Anyway, that’s maybe (certainly) youthful folly. And what does it all matter in the end? Not a jot, actually. But what does matter is when this desire to be seen as uncompromising spills over into real life. Then it gets dangerous.
There’s too much attitude around these days. People even talk about “having attitude” as being a good thing. It probably is a good thing if you’re Billy Idol, but if you’re a shop assistant or call centre worker living in Northern England, then it’s a pretty bloody unattractive characteristic. If you sneer at people, call people out for all their faults or insecurities, lamely insult them for laughs, refuse to compromise to make everyone’s lives easier, that doesn’t make you edgy – it makes you a cunt.

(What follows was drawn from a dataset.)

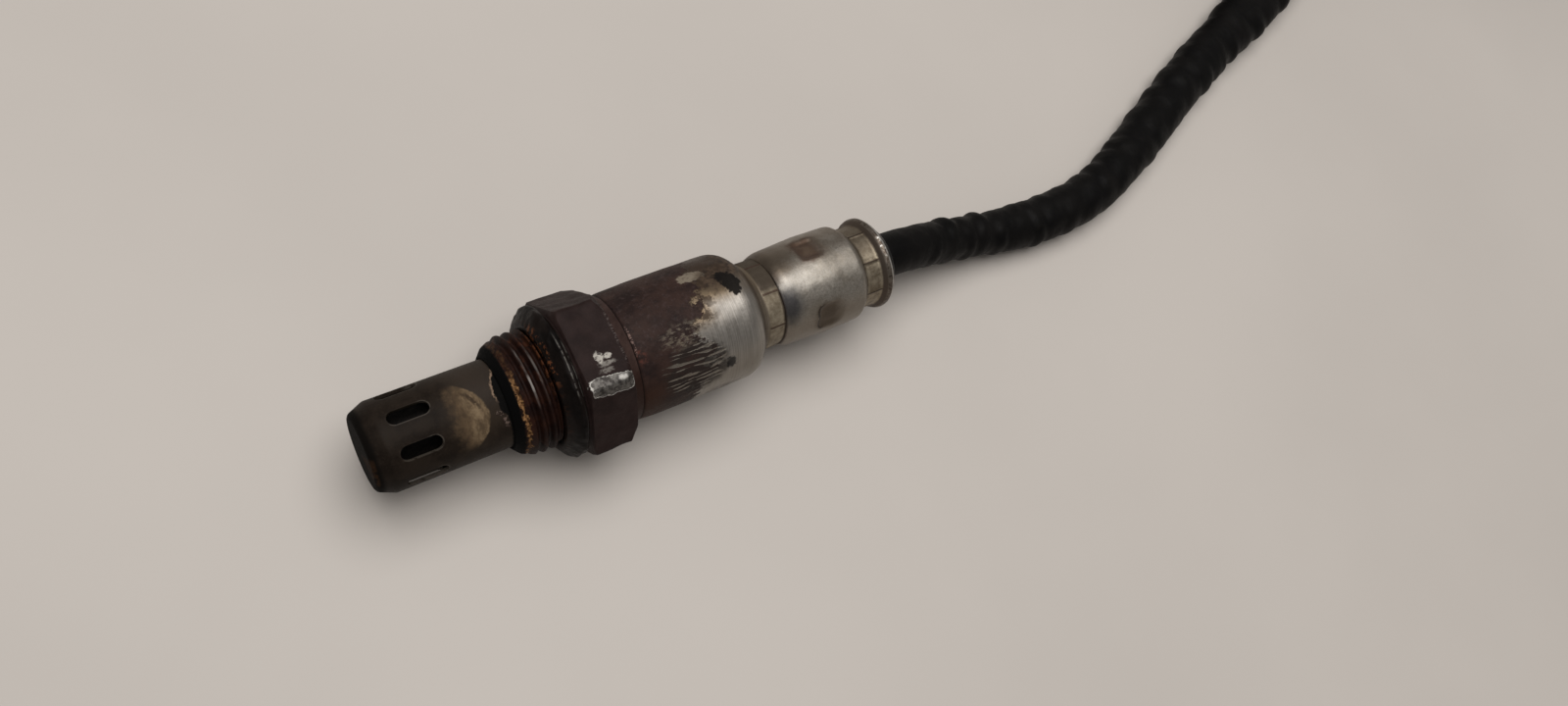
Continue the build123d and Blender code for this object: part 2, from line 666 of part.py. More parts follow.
def lead_hank():
    """Two runs side by side, and the wide fold that joins them."""
    half = HANK_PITCH / 2
    fold_x = HANK_X + HANK_RUN
    reach = HANK_FOLD_R + HANK_EASE_R
    rise = half + HANK_EASE_R
    centre_x = fold_x + sqrt(reach**2 - rise**2)
    meet = acos(rise / reach)

    def ease_point(side, angle):
        centre_y = HANK_Y + side * (half + HANK_EASE_R)
        return fold_x + HANK_EASE_R * sin(angle), centre_y - side * HANK_EASE_R * cos(angle), HANK_Z

    def eased(side):
        return ThreePointArc(ease_point(side, 0), ease_point(side, meet / 2), ease_point(side, meet))

    fold = ThreePointArc(
        ease_point(-1, meet), (centre_x + HANK_FOLD_R, HANK_Y, HANK_Z), ease_point(1, meet)
    )
    centre_line = Wire([eased(-1).edge(), fold.edge(), eased(1).edge()])
    print("hank length", round(centre_line.length + 2 * HANK_RUN, 1))
    loop = tube_along(centre_line, LEAD_D / 2)
    section = Plane.YZ.offset(HANK_X) * Pos(HANK_Y, HANK_Z) * SlotCenterToCenter(HANK_PITCH, LEAD_D)
    return extrude(section, HANK_RUN) + loop


def hank_tie():
    middle = HANK_X + HANK_RUN / 2
    front = Plane.YZ.offset(middle - TIE_WIDTH / 2) * Pos(HANK_Y, HANK_Z)
    inside = LEAD_D + 2 * RING_CLEARANCE
    band = extrude(front * SlotCenterToCenter(HANK_PITCH, inside + 2 * TIE_T - RING_CLEARANCE), TIE_WIDTH)
    band -= extrude(front * SlotCenterToCenter(HANK_PITCH, inside), TIE_WIDTH)
    head_x, head_y, head_z = TIE_HEAD
    head_base = HANK_Z + LEAD_D / 2 + RING_CLEARANCE
    head = box_between(
        middle - head_x / 2, middle + head_x / 2, HANK_Y - head_y / 2, HANK_Y + head_y / 2,
        head_base, head_base + head_z,
    )
    tail_half = TIE_WIDTH / 2 - TIE_TAIL_INSET
    tail_y = HANK_Y + head_y / 2
    bottom, top = TIE_TAIL_HEIGHTS
    tail = box_between(
        middle - tail_half, middle + tail_half, tail_y - TIE_TAIL_ROOT, tail_y + TIE_TAIL_LENGTH,
        head_base + bottom, head_base + top,
    )
    return band + fillet(head.edges(), TIE_HEAD_ROUND) + tail


def connector_places():
    """The four cavities' (y, z), in the same order as the wires round the lead."""
    z = FLOOR_Z + SHROUD[2] / 2
    return [(CONNECTOR_Y + sy * PIN_PITCH_Y / 2, z + sz * PIN_PITCH_Z / 2) for sy, sz in QUARTERS]


def tail_wires():
    """Four short wires from the end of the sleeve into the connector's seal."""
    made = []
    lead_y = HANK_Y + HANK_PITCH / 2
    at_lead, at_connector = TAIL_STRAIGHTS
    for (sy, sz), (y, z) in zip(QUARTERS, connector_places()):
        y0 = lead_y + sy * TAIL_SPREAD
        z0 = HANK_Z + sz * TAIL_SPREAD
        centre_line = FilletPolyline(
            (HANK_X, y0, z0),
            (HANK_X - at_lead, y0, z0),
            (CONNECTOR_X + at_connector, y, z),
            (CONNECTOR_X - SEAL_LENGTH, y, z),
            radius=TAIL_BEND_R,
        )
        made.append(tube_along(centre_line.wire(), WIRE_R))
    return Compound(made)


def connector_box(x0, x1, width, height):
    z = FLOOR_Z + SHROUD[2] / 2
    return box_between(
        x0, x1, CONNECTOR_Y - width / 2, CONNECTOR_Y + width / 2, z - height / 2, z + height / 2
    )


def connector_stations():
    """Along -X: the rear face, the shroud's rear, the mouth's floor and the mouth."""
    shroud_x = CONNECTOR_X - CONNECTOR_REAR[0]
    mouth_x = shroud_x - SHROUD[0]
    return shroud_x, mouth_x + SHROUD_DEPTH, mouth_x


def connector_housing():
    shroud_x, floor_x, mouth_x = connector_stations()
    _, rear_w, rear_h = CONNECTOR_REAR
    _, width, height = SHROUD
    rear = connector_box(shroud_x, CONNECTOR_X, rear_w, rear_h)
    rear = fillet(rear.edges().filter_by(Axis.X), REAR_EDGE_R)
    shroud = connector_box(mouth_x, shroud_x, width, height)
    shroud = fillet(shroud.edges().filter_by(Axis.X), SHROUD_EDGE_R)
    inside = connector_box(mouth_x, floor_x, width - 2 * SHROUD_WALL, height - 2 * SHROUD_WALL)
    body = rear + shroud - fillet(inside.edges().filter_by(Axis.X), MOUTH_EDGE_R)
    pocket_w = rear_w - 2 * SEAL_MARGIN
    body -= connector_box(CONNECTOR_X - SEAL_LENGTH, CONNECTOR_X, pocket_w, rear_h - 2 * SEAL_MARGIN)
    for y, z in connector_places():
        body -= rod(floor_x, CONNECTOR_X, CAVITY_R, y, z)
    for place in RIB_PLACES:
        front = shroud_x + place
        side = connector_box(front, front + RIB_T, rear_w + 2 * RIB_PROUD, RIB_HEIGHT)
        body += side - connector_box(front, front + RIB_T, rear_w - 2 * RIB_ROOT, RIB_HEIGHT)
    top = FLOOR_Z + height
    ramp_x = mouth_x + RAMP_START
    ramp_end = ramp_x + RAMP_LENGTH
    low, high = RAMP_HEIGHTS
    ramp = Polyline(
        (ramp_x, top - RAMP_ROOT),
        (ramp_x, top + low),
        (ramp_end, top + high),
        (ramp_end, top - RAMP_ROOT),
        close=True,
    )
    body += Pos(0, CONNECTOR_Y, 0) * extrude(Plane.XZ * make_face(ramp), RAMP_WIDTH / 2, both=True)
    return body


def connector_seal():
    _, rear_w, rear_h = CONNECTOR_REAR
    front = CONNECTOR_X - SEAL_LENGTH
    rear = CONNECTOR_X + SEAL_PROUD
    margin = 2 * SEAL_MARGIN + SEAL_GAP
    seal = connector_box(front, rear, rear_w - margin, rear_h - margin)
    for y, z in connector_places():
        seal -= rod(front, rear, WIRE_R, y, z)
    return seal


def connector_pins():
    _, floor_x, _ = connector_stations()
    made = []
    for y, z in connector_places():
        middle = floor_x + (PIN_ROOT - PIN_REACH) / 2
        blade = Pos(middle, y, z) * Box(PIN_REACH + PIN_ROOT, *PIN_SIZE)
        barrel = rod(floor_x + PIN_BARREL_START, CONNECTOR_X - SEAL_LENGTH, PIN_BARREL_R, y, z)
        made.append(blade + barrel)
    return Compound(made)


def connector_lock():
    """The coloured frame that keeps the terminals in."""
    _, floor_x, _ = connector_stations()
    _, width, height = SHROUD
    margin = 2 * (SHROUD_WALL + LOCK_CLEARANCE)
    frame = connector_box(floor_x - LOCK_T, floor_x, width - margin, height - margin)
    frame = fillet(frame.edges().filter_by(Axis.X), LOCK_EDGE_R)
    hole_w, hole_h = [size + 2 * PIN_CLEARANCE for size in PIN_SIZE]
    for y, z in connector_places():
        frame -= Pos(floor_x - LOCK_T / 2, y, z) * Box(LOCK_T, hole_w, hole_h)
    return frame


places = wire_places()
NODES = {
    "housing_shell": housing_shell(),
    "gasket": gasket(),
    "outer_protection_tube": outer_protection_tube(),
    "inner_protection_tube": inner_protection_tube(),
    "sensing_element": sensing_element(),
    "heater_rod": heater_rod(),
    "powder_ring": powder_ring(),
    "ceramic_ring": ceramic_ring(),
    "packing_ring": packing_ring(),
    "outer_contact": outer_contact(),
    "inner_contact": inner_contact(),
    "front_casing": front_casing(),
    "rear_sleeve": rear_sleeve(),
    "contact_holder": contact_holder(),
    "spring_sleeve": spring_sleeve(),
    "sensor_terminals": terminals(),
    "signal_wires": sensor_wires(places[:2]),
    "heater_wires": sensor_wires(places[2:]),
    "grommet": grommet(),
    "lead_sleeve": lead_sleeve(),
    "lead_hank": lead_hank(),
    "hank_tie": hank_tie(),
    "tail_wires": tail_wires(),
    "connector_housing": connector_housing(),
    "connector_seal": connector_seal(),
    "connector_pins": connector_pins(),
    "connector_lock": connector_lock(),
}

os.makedirs("parts", exist_ok=True)
for name, shape in NODES.items():
    export_step(shape, f"parts/{name}.step")
    print(name, round(shape.volume, 1), "solids", len(shape.solids()), "valid", shape.is_valid)
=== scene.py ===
import functools
import math

import bmesh
import bpy
from mathutils import Matrix, Vector, noise


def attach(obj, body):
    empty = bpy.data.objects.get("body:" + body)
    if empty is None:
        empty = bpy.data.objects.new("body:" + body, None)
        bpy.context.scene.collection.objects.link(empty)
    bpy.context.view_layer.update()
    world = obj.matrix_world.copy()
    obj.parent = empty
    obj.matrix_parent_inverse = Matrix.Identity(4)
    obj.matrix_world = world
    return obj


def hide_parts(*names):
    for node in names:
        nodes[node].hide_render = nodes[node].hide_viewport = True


# Looks for the oxygen sensor: camera, light, table, materials, and finer skins for the lead, the threaded
# shell, the gasket, the front casing and the rear sleeve.
# Places on the sensor are (x, turn, radius): mm along the axis, degrees from +Y towards +Z, mm.

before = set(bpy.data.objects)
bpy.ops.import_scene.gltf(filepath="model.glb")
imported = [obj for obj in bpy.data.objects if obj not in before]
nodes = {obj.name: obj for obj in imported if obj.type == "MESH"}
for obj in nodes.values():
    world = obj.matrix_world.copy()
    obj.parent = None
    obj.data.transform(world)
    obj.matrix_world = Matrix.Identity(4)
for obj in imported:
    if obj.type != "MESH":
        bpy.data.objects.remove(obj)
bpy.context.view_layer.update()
MM = 0.001

# Sizes that repeat the part's own, in mm and degrees
FLOOR_Z = -11.5
NOSE_X = -6.6
THREAD_R = 9.0
THREAD_ROOT_R = 8.12
THREAD_PITCH = 1.5
THREAD_CREST_X = -1.5
THREAD_CREST_TURN = 104.3
TUBE_R = 6.64
SLOT_X = -19.06
SLOT_TURN = 32.9
SLOT_PITCH = 45
SLOT_HALF_RUN = 1.85
GASKET_T = 2.9
HEX_X = 3.4
HEX_END = 10.3
HEX_FLAT_R = 11.0
CASING_X = 12.05
CASING_R = 10.1
SHOULDER_X = 32.8
NECK_R = 7.1
NECK_END = 38.4
SLEEVE_R = 8.0
DIMPLE_X = 46.46
DIMPLE_TURN = 60.8
DIMPLE_PITCH = 90
DIMPLE_R = 2.6
DIMPLE_DEPTH = 0.5
CRIMP_R = 6.7
JAW_PITCH = 45
NECK_JAW_TURN = 7.3
REAR_JAW_TURN = 16.0

# Points round the lead, and mm between its rings
LEAD_COUNT = 56
LEAD_GAP = 0.55

# The camera, fitted to the view: metres, but its lens in mm
CAMERA_RIGHT = (0.83114, -0.44949, 0.32737)
CAMERA_UP = (0.33777, 0.87576, 0.34491)
CAMERA_PLACE = (-0.043813, -0.04158, 0.162678)
CAMERA_LENS = 27.0

TABLE_HALF = 3.0  # metres
GRIMY = 0.06  # specular level: baked dirt hardly shines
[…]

Similarly, it’s possible to love and defend your friends without having to deny the fact that they, like everyone else, have fallibilities and make mistakes. You can be part of a cohesive group without behaving like a shoal of anchovies, with one direction and one common purpose. What the hell is edgy about that?
I know gay people who actually relentlessly bully other gay people for being too gay. Or for shopping for clothes at ASDA. That absolutely beggars belief in my opinion (and all of this, like every other entry on this blog is just my opinion, after all). They’d deny that they’re bullies – but they are. I’ve seen it in action. I’ve stood back and watched while a well known alternagay on the Manchester Scene mercilessly reduced another gay man to tears. And it was over a shirt. And when, sometime later, that gay man retaliates, he will be reduced to tears again by that alternagay’s snapping shoal of friends, swimming like anchovies in his direction. Or should that be piranhas?
I want everyone to get on. Equally I won’t hold back from exposing hypocrisy and cruelty when I see it. I want to wear the clothes that I think are pretty. Or flattering. I promise not to criticise your clothes if you don’t criticise mine. And by the same token, you can enjoy all the cultural delights you like without any interference from me, as long as you leave me to enjoy Plath and Vonnegut and Newsom and Kapoor in peace.
And (although, thankfully, this last sentence is barely needed), whatever you do, if you value our friendship, don’t call me edgy.